We can certainly add all the features I mentioned to Windows 9x/2000, and we had some of them even back then via 3rd party tools, but isn't that essentially what modern Windows has become? There are ways to revert some Windows 11 features today with alternative shells and such, so is that the ideal UI then?
When I think of Win2k, I think of the overall simplicity. This is mostly due to nostalgia than for any practical reasons. I'm sure that I couldn't stand using its barebones UI today, as much as I would enjoy the simplicity for a brief moment.
> The thing is that GUIs naturally have to evolve to cater to their user base. The "office" metaphor was useful in the 1980s and 90s for making computing familiar to people who were used to "desktops", "folders", "files", etc. Some of these terms still exist today, but the vast majority of users can't relate to it, so it's meaningless to them.
We still 'dial' with our phones, even though phones haven't had dials in over 50 years by this point. Nobody would even explain phones using that metaphor anymore. Even just having a foundation of common terminology is helpful in teaching people new systems.

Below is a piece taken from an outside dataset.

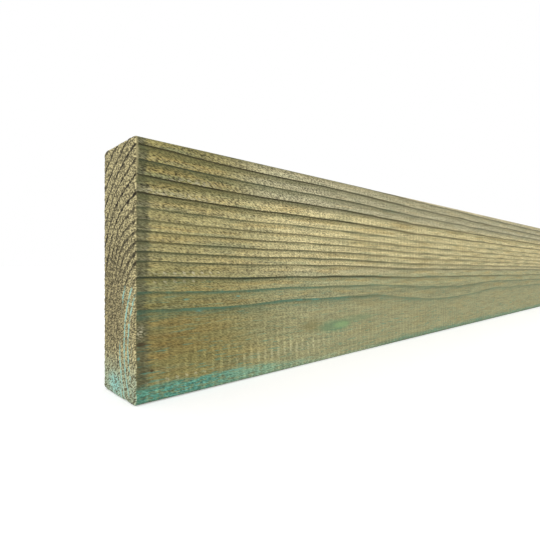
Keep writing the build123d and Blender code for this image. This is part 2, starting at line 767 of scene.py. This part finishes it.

> This is why GUIs will always have to change and adapt to trends, which will always cause friction for existing users.
I fail to see the connection.
> My point is that by minimizing the amount of graphical elements (note: not completely eliminate them), we minimize the amount of this friction. The difficult thing is, of course, maintaining the appropriate balance of all elements while optimizing for usability, which is ultimately very subjective.
This is true in today's world, but not necessarily in a world where the UI language of computers is stable and users can trust their computers to not change render their understanding of the system from underneath them. If all buttons had the same hints to tell a user 'I'm a button', in the same way default HTML links tell users 'I'm a link', then we could trust users to have this understanding.
> But consider that CLIs are effectively timeless. The friction comes from their lack of discoverability, arcane I/O, every program can have a different UI, etc. And yet this interface has persisted and has largely remained the same for decades. Most programs rarely change their CLI, so the user only needs to learn a few commands to be productive.
It's remained true in a small niche of power users, while for the rest of the world, this environment might as well not exist (beyond the functionality it provides to them after it's been filtered through several layers). CLIs are irrelevant dead-end in the story of user accessible design; one that there's probably some lessons to take from, but not one to entertain in any serious manner.
> That's true. But then again, what exactly is the Windows 9x/2000 design language, and what makes it better than the modern Windows GUI? Is it the basic Start Menu? The task panel with blocks for each window instead of icons? The square instead of round windows? The lack of smooth transitions, transparency, and graphical effects? The overall brutalist theme?
Yes.
> We can certainly add all the features I mentioned to Windows 9x/2000, and we had some of them even back then via 3rd party tools, but isn't that essentially what modern Windows has become? There are ways to revert some Windows 11 features today with alternative shells and such, so is that the ideal UI then?
The classic theme survived up until Windows 7, and I'll give that a pass, since although there still are holes where the newer design language of Windows peeks through, it's stayed mostly consistent, and even managed to add new features without breaking the design language to fit them.
Then that died with Windows 8, and there's been no hope for consistency in UI language since. The dream of a casual user being able to learn a UI and stick to it is dead, since even if they do, it will just change out from underneath them. That's why they don't even bother. Heck, even I barely bother.
> I'm sure that I couldn't stand using its barebones UI today, as much as I would enjoy the simplicity for a brief moment.
I disagree. I don't use many modern UI features, and the few that I do use, like snappable windows, are things I can imagine working within the old design language. I still write documents using a copy of Word 2000 in a Win2K VM every now and then, and when I don't use that, I use LibreOffice, a program many people refuse to use because it looks ancient to them. That's a feature for me. It not changing and thus not breaking my workflow is a huge feature that nothing in Windows 11 can even hope to compare with.